> Material shown

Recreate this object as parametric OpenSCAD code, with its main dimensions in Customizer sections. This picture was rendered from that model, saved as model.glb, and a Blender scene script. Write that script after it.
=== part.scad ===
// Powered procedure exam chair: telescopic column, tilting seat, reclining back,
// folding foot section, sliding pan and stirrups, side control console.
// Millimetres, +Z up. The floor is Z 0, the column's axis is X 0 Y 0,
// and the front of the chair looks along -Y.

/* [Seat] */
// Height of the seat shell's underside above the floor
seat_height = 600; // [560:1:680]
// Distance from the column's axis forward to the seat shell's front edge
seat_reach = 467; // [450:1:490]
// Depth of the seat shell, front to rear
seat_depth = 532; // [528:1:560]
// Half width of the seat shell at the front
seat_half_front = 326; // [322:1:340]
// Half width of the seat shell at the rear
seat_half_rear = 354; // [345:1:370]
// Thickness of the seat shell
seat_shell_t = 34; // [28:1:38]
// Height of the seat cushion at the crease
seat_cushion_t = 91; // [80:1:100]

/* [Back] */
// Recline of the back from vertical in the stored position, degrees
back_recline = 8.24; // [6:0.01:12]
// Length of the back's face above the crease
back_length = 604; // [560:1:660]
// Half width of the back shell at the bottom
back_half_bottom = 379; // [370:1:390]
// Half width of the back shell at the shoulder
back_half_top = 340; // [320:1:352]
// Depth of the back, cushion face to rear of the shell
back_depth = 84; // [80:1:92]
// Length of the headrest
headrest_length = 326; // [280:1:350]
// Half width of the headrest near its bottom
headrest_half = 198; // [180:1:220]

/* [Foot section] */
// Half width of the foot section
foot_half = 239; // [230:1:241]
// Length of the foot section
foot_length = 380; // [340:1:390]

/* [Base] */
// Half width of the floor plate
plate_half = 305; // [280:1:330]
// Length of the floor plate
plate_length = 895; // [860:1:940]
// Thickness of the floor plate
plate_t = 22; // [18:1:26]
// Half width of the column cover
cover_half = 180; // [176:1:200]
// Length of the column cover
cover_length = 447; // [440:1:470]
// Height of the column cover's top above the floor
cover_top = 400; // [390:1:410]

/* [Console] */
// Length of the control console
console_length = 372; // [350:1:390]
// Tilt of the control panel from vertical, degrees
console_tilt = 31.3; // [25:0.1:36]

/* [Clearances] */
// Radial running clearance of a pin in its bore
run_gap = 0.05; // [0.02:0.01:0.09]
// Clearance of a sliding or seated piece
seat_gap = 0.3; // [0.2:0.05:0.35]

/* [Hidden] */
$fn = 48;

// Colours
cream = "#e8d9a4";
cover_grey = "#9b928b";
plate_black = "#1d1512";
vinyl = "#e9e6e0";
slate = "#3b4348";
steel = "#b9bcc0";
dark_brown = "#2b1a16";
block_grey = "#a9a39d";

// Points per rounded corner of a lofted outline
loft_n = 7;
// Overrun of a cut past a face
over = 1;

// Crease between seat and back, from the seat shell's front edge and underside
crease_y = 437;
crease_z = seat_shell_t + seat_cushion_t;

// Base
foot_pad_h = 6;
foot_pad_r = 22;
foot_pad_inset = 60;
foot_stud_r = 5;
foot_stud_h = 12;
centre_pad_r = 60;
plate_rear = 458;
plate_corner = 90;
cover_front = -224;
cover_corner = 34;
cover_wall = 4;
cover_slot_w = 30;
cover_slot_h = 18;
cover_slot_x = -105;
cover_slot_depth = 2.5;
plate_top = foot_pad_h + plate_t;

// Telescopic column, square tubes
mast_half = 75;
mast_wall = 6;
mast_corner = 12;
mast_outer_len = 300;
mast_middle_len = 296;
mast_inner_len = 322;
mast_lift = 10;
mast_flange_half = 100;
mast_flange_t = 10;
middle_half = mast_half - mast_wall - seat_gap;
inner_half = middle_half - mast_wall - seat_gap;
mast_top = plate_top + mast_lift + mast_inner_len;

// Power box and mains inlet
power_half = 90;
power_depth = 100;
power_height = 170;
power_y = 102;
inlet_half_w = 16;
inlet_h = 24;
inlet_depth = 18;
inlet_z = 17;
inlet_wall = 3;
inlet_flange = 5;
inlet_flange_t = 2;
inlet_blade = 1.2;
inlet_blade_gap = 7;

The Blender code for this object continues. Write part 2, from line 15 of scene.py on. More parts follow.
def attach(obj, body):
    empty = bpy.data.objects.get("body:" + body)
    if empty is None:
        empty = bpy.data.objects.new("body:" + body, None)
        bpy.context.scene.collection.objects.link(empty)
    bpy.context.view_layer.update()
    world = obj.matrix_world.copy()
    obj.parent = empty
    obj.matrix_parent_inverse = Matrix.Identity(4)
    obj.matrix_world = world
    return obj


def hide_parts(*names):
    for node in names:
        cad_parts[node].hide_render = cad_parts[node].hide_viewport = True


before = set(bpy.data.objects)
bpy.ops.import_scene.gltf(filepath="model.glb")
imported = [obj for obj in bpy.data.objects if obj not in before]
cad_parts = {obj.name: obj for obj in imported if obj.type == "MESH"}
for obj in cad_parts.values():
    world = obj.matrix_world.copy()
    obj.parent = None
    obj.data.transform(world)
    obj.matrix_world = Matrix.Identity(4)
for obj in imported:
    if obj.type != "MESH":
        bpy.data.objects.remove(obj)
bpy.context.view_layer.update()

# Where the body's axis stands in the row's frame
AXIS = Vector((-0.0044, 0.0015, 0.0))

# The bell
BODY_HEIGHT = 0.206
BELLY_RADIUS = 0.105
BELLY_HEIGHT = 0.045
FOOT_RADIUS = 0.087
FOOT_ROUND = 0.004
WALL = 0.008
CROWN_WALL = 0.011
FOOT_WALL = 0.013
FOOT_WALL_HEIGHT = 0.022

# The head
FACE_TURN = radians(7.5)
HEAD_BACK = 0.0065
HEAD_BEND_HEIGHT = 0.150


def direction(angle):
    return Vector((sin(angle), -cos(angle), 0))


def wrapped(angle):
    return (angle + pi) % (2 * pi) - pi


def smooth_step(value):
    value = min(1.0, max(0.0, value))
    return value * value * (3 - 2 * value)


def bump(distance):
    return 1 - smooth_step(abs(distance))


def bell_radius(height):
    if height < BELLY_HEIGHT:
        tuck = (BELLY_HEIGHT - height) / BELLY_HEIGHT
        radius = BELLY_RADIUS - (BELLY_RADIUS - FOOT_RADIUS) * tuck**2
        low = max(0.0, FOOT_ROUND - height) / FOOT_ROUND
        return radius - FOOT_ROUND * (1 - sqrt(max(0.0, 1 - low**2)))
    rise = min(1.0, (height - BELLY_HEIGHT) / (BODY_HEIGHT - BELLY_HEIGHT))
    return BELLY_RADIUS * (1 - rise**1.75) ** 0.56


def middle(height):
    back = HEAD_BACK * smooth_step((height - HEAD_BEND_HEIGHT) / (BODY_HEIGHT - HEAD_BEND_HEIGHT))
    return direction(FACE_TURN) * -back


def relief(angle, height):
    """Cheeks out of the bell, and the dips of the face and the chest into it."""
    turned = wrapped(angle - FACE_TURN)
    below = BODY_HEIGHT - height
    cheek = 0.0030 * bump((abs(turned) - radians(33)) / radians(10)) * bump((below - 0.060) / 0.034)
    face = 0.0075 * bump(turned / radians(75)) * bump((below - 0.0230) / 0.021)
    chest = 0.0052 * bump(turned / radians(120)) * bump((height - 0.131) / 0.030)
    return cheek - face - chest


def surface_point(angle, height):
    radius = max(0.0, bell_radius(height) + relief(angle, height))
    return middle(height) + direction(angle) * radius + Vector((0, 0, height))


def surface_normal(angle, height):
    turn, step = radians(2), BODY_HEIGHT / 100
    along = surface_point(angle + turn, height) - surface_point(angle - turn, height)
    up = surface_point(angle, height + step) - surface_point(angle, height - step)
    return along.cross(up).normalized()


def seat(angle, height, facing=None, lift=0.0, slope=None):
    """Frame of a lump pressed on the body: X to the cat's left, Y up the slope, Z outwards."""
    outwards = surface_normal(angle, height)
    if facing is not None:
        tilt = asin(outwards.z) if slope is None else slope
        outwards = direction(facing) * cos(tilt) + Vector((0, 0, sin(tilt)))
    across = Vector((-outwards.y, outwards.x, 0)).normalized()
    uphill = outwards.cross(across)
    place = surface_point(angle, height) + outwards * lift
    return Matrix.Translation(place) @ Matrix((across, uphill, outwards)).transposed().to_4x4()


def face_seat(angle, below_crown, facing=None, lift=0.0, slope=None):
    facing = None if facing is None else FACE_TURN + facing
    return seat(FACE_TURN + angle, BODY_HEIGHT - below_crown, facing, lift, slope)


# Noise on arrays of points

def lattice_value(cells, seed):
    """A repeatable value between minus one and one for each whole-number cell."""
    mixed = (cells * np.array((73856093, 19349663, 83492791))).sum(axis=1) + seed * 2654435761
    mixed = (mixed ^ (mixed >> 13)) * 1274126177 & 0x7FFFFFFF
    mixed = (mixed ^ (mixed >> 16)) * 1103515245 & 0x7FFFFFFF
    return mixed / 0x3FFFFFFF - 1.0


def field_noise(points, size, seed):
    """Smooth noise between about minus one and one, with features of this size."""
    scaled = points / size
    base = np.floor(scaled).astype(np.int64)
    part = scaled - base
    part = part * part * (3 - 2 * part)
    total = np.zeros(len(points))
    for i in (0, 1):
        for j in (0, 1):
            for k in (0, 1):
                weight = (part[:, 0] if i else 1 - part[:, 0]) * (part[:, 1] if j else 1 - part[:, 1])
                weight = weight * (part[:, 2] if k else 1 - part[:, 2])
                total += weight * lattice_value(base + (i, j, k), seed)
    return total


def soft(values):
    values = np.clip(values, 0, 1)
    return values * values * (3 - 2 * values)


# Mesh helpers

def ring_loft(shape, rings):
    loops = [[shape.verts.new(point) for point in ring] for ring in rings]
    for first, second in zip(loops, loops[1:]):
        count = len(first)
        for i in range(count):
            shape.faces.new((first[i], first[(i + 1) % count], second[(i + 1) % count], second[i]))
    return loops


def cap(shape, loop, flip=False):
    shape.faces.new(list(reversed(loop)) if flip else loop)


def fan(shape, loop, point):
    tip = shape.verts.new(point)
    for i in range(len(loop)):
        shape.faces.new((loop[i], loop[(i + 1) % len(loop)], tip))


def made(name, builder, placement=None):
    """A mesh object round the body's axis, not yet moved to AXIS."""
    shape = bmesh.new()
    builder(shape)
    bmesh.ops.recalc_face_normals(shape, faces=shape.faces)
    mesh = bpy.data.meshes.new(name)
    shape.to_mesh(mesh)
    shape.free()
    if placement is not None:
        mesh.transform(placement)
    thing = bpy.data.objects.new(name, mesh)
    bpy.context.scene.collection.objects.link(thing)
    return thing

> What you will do
Read the data above and pull out each line that holds the string "Identity".

> Exercise solution
    obj.matrix_parent_inverse = Matrix.Identity(4)
    obj.matrix_world = Matrix.Identity(4)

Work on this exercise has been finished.